▼

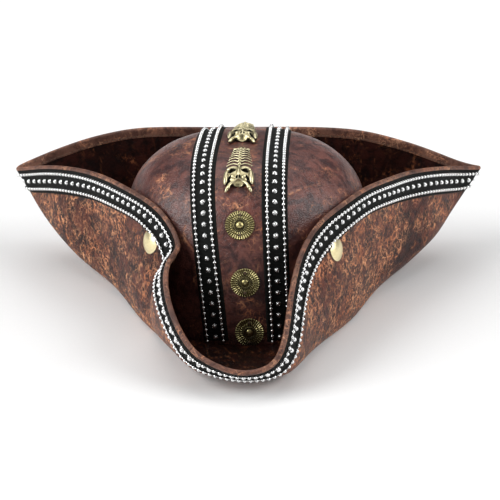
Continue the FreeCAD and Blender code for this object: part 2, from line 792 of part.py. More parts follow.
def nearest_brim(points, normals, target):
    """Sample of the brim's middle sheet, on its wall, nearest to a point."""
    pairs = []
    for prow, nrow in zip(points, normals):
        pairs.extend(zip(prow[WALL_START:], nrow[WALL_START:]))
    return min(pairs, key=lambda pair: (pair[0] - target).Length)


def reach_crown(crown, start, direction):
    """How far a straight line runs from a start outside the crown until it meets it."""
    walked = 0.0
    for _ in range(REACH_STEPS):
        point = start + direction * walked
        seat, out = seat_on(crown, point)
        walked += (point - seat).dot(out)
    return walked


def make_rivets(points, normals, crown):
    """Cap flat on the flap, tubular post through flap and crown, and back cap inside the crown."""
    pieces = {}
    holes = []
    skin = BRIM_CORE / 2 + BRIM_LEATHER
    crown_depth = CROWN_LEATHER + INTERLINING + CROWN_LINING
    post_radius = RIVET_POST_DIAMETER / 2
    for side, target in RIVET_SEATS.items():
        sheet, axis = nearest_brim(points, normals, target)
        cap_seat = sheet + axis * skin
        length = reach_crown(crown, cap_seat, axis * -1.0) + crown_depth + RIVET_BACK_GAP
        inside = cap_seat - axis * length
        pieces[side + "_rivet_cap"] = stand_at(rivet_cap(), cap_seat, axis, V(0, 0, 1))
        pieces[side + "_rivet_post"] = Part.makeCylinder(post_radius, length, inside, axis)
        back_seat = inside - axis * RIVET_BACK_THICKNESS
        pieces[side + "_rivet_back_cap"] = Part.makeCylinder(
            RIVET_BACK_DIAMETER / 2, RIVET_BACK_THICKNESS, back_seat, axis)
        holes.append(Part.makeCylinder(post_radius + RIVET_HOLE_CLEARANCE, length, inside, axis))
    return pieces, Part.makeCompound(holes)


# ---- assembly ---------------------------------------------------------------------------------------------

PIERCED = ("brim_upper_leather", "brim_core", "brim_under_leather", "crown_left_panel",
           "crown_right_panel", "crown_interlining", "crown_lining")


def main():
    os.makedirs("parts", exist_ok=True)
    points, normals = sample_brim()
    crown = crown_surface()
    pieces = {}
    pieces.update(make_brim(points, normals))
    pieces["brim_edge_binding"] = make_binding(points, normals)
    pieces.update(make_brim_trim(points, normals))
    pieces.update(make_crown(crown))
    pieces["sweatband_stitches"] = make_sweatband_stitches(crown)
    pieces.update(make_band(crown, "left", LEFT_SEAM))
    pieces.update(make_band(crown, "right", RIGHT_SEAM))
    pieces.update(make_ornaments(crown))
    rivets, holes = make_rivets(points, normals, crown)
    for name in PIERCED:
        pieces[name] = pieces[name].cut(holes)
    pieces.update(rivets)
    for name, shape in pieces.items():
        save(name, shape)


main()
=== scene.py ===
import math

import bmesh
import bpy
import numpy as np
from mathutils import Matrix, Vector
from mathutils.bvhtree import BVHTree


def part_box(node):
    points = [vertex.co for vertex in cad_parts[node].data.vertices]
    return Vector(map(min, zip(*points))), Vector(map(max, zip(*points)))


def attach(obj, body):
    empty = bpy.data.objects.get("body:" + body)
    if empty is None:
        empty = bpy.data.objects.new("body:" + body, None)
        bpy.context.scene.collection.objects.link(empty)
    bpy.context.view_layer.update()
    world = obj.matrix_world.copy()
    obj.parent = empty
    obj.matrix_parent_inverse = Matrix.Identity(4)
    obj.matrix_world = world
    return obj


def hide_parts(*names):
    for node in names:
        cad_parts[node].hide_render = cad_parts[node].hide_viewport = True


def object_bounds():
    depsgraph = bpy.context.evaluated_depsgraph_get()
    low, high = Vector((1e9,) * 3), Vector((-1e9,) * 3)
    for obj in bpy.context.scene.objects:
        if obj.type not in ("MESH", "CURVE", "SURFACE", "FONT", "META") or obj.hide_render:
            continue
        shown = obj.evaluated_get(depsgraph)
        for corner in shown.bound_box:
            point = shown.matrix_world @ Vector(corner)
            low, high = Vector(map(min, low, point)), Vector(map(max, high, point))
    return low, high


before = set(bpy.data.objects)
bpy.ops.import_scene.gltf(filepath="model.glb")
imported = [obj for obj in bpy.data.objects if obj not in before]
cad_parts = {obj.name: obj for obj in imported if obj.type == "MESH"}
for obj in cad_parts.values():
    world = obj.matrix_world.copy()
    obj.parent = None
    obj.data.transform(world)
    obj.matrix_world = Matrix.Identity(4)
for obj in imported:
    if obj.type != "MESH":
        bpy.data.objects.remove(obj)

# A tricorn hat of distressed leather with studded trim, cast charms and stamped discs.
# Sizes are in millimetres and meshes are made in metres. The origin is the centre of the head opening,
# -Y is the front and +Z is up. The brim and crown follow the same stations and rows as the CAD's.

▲

__WORK INSTRUCTIONS__
Copy out precisely the lines from the line with "# ---- assembly" to the line with "for node in" in the material above, including those two lines and omitting all the rest.

__RESULT OF THE TASK__
# ---- assembly ---------------------------------------------------------------------------------------------

PIERCED = ("brim_upper_leather", "brim_core", "brim_under_leather", "crown_left_panel",
           "crown_right_panel", "crown_interlining", "crown_lining")


def main():
    os.makedirs("parts", exist_ok=True)
    points, normals = sample_brim()
    crown = crown_surface()
    pieces = {}
    pieces.update(make_brim(points, normals))
    pieces["brim_edge_binding"] = make_binding(points, normals)
    pieces.update(make_brim_trim(points, normals))
    pieces.update(make_crown(crown))
    pieces["sweatband_stitches"] = make_sweatband_stitches(crown)
    pieces.update(make_band(crown, "left", LEFT_SEAM))
    pieces.update(make_band(crown, "right", RIGHT_SEAM))
    pieces.update(make_ornaments(crown))
    rivets, holes = make_rivets(points, normals, crown)
    for name in PIERCED:
        pieces[name] = pieces[name].cut(holes)
    pieces.update(rivets)
    for name, shape in pieces.items():
        save(name, shape)


main()
=== scene.py ===
import math

import bmesh
import bpy
import numpy as np
from mathutils import Matrix, Vector
from mathutils.bvhtree import BVHTree


def part_box(node):
    points = [vertex.co for vertex in cad_parts[node].data.vertices]
    return Vector(map(min, zip(*points))), Vector(map(max, zip(*points)))


def attach(obj, body):
    empty = bpy.data.objects.get("body:" + body)
    if empty is None:
        empty = bpy.data.objects.new("body:" + body, None)
        bpy.context.scene.collection.objects.link(empty)
    bpy.context.view_layer.update()
    world = obj.matrix_world.copy()
    obj.parent = empty
    obj.matrix_parent_inverse = Matrix.Identity(4)
    obj.matrix_world = world
    return obj


def hide_parts(*names):
    for node in names:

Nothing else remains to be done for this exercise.